**Dataset extract**
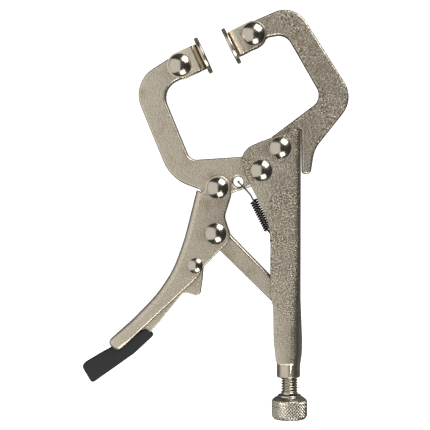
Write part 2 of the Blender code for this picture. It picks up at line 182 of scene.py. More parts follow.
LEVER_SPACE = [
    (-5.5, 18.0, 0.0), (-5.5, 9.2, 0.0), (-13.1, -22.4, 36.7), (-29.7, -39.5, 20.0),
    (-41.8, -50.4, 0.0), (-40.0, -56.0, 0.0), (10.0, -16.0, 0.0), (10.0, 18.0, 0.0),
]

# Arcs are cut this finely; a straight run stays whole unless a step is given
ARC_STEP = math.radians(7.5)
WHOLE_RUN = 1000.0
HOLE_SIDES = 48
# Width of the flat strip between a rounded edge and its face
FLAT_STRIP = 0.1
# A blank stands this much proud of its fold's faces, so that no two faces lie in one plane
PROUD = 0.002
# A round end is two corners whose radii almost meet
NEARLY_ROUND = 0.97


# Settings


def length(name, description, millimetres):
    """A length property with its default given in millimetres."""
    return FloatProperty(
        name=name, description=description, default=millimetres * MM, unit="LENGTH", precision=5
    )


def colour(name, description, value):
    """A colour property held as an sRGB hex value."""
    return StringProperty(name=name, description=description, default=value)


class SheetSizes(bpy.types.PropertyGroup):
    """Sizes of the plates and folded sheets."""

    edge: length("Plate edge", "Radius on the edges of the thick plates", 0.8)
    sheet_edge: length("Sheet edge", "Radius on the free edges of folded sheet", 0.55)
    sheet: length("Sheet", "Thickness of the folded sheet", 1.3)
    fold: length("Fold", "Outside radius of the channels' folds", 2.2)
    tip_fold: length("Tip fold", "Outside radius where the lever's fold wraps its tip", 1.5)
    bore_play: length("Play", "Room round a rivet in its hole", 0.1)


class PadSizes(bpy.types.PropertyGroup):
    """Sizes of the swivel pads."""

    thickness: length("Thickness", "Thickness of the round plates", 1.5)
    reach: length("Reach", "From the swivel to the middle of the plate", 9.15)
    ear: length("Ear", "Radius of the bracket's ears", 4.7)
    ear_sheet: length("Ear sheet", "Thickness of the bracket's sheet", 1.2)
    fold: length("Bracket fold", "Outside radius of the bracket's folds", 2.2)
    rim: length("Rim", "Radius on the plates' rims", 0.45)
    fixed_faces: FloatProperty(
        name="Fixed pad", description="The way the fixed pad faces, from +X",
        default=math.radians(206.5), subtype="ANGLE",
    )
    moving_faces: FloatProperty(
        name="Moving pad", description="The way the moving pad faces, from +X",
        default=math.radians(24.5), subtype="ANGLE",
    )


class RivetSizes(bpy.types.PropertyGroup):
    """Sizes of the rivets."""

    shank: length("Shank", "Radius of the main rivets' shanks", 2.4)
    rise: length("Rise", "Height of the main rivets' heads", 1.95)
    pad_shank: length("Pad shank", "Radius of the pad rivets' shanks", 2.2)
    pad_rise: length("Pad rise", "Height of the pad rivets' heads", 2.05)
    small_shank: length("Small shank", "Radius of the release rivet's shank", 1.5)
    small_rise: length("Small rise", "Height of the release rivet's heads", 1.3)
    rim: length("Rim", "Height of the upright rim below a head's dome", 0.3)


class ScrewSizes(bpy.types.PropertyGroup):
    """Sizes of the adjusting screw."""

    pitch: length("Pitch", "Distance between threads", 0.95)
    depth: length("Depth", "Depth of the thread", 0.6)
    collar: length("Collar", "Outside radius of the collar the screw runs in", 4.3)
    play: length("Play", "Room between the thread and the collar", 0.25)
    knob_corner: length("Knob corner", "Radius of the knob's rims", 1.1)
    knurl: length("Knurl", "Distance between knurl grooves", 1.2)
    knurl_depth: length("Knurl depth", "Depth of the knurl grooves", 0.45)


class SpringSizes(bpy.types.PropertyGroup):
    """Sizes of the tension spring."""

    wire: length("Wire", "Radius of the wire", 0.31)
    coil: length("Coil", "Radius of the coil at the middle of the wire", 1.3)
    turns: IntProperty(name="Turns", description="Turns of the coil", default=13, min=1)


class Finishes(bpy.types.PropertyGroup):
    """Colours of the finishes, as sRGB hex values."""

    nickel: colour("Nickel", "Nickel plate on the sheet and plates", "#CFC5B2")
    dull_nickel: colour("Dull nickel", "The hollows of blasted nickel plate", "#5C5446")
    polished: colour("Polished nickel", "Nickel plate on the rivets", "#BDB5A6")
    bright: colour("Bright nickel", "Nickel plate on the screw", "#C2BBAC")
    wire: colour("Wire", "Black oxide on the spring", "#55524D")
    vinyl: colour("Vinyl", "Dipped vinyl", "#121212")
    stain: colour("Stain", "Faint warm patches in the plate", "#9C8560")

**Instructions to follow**
Pick out the lines above containing the word "this", then copy them.

**Finished exercise**
Write part 2 of the Blender code for this picture. It picks up at line 182 of scene.py. More parts follow.
# Arcs are cut this finely; a straight run stays whole unless a step is given
# A blank stands this much proud of its fold's faces, so that no two faces lie in one plane